I guess what was causing the idle hissing was "AC97" so I turned that all the way down.  But I still get some hissing that shows up whenever sound is playing.


----------



## mediator (May 17, 2007)

> But I still get some hissing that shows up *whenever sound is playing*


 That means the hissing isn't there when u aren't listening to any music!!?? Then its the sound controls, not the I/P. Try adjusting the sound i.e PCM, master etc. 
Also u may make surround Jack mode => shared. I forgot wat its for, but I made it like that in my profile long time back.


----------



## TheTerribleTwist (May 17, 2007)

mediator said:
			
		

> Also u may make surround Jack mode => shared. I forgot wat its for, but I made it like that in my profile long time back.

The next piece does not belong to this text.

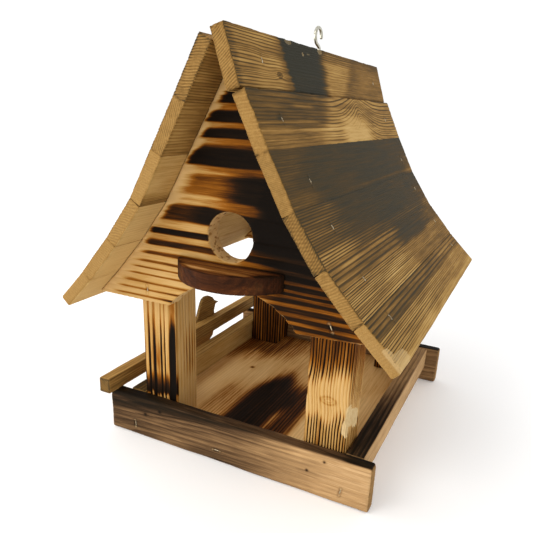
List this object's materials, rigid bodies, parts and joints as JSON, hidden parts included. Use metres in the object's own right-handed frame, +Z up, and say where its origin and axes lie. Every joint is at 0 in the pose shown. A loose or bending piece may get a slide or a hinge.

I don't know how to find that.  It isn't in the basic sound settings.


----------



## mediator (May 17, 2007)

Just explore or post it in ubuntuforums.org. Actually that shared thing is in fedora. I'm sorry for that! I'll tell again wheneva I will have access to ubuntu.


----------



## TheTerribleTwist (May 17, 2007)

mediator said:
			
		

> Just explore or post it in ubuntuforums.org. Actually that shared thing is in fedora. I'm sorry for that! I'll tell again wheneva I will have access to ubuntu.



Okay, cool thanks.


----------



## praka123 (May 17, 2007)

First of All,all those options mic,LFE,surround etc are not visible by default.open gnome volume control ..>Edit tab>Preferences>tick those wanted.now see the options in main window.u should disable mic options.try playing with other options too to get desired sound quality.


----------